━━━━━ SOURCE MATERIAL ━━━━━

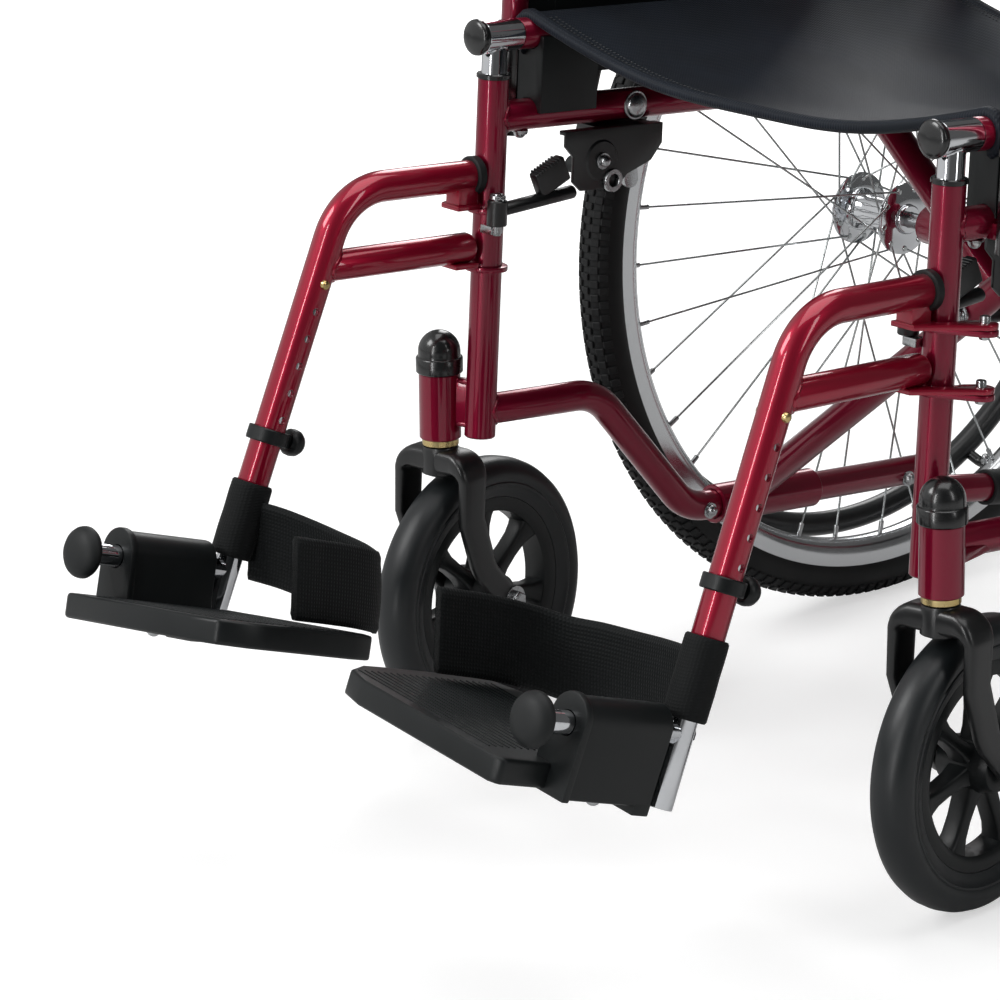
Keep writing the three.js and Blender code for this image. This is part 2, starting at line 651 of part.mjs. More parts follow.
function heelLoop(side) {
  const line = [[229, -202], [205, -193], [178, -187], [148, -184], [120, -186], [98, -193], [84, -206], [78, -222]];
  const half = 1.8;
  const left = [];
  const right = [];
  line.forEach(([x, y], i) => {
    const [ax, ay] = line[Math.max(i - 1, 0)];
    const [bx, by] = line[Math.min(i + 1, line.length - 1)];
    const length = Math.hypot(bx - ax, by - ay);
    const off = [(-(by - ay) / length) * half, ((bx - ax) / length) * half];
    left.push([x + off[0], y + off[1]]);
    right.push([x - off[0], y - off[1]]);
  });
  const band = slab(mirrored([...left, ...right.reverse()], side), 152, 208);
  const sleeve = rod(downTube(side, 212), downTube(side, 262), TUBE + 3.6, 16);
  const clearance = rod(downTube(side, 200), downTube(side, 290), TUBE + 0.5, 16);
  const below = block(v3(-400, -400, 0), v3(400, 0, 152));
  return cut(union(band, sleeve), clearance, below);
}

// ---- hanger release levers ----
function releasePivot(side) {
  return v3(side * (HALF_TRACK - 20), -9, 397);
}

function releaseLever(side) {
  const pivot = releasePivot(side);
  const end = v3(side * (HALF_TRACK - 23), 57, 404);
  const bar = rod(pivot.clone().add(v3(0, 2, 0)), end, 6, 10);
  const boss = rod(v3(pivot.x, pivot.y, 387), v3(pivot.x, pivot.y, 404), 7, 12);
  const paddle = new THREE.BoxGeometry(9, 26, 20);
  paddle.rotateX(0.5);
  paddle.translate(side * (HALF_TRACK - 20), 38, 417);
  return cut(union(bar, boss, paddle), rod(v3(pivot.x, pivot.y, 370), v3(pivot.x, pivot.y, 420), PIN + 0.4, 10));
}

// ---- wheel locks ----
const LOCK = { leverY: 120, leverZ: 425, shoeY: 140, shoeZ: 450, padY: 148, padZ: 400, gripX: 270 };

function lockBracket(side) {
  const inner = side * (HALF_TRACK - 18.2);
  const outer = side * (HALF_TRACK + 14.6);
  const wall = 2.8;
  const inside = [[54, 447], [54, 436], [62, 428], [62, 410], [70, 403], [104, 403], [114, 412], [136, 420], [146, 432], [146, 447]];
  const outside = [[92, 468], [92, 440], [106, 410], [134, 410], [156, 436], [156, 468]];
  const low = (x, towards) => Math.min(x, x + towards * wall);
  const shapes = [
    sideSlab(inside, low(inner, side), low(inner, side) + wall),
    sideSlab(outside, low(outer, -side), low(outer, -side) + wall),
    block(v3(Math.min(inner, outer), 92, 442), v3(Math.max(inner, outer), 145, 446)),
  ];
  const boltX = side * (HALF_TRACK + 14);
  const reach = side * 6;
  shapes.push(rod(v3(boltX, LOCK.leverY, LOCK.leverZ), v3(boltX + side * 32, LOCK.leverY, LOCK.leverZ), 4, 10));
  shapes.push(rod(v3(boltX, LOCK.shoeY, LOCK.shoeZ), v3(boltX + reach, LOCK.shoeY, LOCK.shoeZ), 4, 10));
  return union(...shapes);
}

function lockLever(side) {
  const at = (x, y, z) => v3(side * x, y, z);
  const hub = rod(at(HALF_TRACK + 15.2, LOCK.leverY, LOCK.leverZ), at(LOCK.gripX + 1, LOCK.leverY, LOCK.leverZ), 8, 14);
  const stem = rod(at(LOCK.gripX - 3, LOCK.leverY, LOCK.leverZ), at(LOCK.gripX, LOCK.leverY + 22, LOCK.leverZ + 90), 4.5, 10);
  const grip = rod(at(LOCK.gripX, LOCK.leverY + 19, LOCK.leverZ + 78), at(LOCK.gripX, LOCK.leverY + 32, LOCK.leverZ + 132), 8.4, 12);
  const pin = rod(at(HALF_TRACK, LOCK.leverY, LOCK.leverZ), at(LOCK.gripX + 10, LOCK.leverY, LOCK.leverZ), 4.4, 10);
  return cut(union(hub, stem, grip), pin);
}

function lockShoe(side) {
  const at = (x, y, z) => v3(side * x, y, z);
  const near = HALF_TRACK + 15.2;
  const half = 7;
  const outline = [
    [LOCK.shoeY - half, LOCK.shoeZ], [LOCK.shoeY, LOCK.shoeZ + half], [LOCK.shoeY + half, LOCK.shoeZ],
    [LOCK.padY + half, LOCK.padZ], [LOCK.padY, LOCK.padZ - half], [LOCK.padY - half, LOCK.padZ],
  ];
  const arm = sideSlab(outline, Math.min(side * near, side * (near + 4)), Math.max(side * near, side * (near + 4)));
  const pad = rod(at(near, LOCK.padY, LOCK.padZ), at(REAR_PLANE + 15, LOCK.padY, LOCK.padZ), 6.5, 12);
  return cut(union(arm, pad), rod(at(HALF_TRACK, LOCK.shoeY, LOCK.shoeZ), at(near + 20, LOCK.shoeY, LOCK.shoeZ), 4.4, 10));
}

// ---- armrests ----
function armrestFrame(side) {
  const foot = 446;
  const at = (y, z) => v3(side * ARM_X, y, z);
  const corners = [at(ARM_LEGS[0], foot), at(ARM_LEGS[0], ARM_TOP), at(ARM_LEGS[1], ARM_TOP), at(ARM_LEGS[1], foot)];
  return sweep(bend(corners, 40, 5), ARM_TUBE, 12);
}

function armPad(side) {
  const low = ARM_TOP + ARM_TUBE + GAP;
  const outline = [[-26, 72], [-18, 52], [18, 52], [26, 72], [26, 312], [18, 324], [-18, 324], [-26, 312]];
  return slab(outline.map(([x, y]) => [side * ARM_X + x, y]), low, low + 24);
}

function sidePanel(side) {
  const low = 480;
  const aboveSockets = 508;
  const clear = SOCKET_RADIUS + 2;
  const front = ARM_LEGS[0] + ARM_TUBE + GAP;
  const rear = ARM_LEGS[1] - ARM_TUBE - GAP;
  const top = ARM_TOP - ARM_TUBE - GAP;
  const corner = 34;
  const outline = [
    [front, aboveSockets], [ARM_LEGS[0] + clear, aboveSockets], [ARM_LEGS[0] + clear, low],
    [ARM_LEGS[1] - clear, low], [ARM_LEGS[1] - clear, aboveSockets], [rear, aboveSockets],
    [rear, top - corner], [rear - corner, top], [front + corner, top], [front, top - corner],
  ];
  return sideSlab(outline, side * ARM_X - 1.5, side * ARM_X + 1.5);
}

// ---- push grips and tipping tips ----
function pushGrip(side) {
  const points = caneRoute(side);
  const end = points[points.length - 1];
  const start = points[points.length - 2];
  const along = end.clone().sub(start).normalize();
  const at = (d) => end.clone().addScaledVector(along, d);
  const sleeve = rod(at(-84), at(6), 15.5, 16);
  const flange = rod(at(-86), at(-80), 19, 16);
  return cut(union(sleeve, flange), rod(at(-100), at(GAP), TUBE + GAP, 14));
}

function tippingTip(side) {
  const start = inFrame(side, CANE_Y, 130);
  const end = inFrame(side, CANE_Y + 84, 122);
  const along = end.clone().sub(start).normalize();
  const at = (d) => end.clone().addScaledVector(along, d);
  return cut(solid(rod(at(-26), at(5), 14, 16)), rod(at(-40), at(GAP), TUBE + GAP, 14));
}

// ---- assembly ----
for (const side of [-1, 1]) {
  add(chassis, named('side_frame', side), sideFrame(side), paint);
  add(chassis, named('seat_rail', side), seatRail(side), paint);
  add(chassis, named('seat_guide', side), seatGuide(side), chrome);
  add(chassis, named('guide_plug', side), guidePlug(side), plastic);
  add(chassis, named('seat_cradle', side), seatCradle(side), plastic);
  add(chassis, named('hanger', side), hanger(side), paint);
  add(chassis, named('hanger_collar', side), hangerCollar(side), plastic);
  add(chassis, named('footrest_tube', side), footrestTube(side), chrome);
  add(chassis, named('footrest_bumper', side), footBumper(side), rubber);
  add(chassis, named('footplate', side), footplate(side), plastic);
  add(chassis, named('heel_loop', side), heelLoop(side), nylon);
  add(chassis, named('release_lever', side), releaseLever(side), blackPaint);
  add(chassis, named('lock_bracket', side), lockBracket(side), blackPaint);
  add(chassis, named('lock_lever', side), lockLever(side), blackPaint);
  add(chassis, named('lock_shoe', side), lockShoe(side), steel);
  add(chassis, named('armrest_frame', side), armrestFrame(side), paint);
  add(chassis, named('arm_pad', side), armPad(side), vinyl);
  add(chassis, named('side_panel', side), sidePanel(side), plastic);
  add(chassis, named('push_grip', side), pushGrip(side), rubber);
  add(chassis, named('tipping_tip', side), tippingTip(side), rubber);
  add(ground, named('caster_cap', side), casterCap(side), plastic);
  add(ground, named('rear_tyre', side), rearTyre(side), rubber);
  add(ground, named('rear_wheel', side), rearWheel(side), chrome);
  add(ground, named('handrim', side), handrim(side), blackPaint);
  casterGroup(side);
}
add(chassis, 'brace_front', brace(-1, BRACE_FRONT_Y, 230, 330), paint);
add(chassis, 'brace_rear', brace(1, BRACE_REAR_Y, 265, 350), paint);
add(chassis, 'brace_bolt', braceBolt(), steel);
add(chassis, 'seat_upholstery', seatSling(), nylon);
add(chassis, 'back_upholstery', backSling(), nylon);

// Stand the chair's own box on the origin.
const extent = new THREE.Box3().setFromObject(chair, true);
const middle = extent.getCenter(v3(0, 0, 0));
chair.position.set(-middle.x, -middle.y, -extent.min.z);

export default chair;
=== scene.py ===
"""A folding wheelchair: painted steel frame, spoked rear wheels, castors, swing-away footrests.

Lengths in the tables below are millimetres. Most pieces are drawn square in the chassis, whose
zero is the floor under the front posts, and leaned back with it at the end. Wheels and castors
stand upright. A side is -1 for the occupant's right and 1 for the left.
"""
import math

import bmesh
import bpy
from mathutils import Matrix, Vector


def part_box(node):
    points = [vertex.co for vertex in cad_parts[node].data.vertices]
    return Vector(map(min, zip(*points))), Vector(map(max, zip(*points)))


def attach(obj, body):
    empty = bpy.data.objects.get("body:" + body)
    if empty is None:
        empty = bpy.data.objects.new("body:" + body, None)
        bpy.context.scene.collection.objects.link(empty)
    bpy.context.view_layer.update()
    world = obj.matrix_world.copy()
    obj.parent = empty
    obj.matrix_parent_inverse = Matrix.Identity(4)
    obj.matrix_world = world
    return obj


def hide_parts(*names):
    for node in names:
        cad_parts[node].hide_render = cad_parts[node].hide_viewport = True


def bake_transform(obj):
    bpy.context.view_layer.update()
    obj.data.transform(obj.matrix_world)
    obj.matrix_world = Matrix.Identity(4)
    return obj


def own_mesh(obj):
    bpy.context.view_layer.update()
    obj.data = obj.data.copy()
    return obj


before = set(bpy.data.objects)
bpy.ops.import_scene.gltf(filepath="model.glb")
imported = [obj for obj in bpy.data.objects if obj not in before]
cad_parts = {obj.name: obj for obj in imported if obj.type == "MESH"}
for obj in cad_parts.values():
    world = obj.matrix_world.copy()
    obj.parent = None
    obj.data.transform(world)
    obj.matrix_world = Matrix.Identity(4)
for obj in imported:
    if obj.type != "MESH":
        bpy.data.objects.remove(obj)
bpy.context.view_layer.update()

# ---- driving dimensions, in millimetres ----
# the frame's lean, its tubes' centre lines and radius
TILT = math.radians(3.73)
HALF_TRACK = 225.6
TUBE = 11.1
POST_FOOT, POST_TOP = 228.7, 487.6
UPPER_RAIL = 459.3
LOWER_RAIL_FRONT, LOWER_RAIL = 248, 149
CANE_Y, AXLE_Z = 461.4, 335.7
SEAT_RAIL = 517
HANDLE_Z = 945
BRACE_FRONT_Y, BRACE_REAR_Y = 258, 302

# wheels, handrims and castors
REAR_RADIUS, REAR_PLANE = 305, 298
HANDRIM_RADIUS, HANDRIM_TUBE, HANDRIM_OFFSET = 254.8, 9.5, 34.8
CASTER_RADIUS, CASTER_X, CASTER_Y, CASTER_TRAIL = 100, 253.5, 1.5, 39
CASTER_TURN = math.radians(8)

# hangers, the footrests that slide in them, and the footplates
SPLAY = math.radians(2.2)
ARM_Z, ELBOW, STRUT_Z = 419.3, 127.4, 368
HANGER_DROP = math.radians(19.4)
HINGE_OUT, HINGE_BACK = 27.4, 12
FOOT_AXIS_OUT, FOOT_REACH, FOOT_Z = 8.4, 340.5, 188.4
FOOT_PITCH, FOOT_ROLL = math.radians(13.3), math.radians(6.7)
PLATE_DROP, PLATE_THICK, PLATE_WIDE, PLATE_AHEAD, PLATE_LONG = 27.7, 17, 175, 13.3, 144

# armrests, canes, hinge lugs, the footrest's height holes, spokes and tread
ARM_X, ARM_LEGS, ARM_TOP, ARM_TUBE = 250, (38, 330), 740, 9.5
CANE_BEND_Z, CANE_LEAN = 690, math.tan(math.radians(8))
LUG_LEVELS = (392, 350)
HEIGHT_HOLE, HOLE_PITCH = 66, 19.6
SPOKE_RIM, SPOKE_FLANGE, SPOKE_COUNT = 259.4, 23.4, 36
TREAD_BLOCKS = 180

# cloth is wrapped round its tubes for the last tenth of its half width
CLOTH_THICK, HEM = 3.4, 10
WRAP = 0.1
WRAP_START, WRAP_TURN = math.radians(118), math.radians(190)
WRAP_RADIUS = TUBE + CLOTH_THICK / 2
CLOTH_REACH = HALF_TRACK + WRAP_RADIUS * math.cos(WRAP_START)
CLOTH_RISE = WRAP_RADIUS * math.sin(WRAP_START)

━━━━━

### WHAT THE TASK REQUIRES
Within the data above, pick out all lines holding the word "objects".

### TASK ANSWER
    empty = bpy.data.objects.get("body:" + body)
        empty = bpy.data.objects.new("body:" + body, None)
        bpy.context.scene.collection.objects.link(empty)
before = set(bpy.data.objects)
imported = [obj for obj in bpy.data.objects if obj not in before]
        bpy.data.objects.remove(obj)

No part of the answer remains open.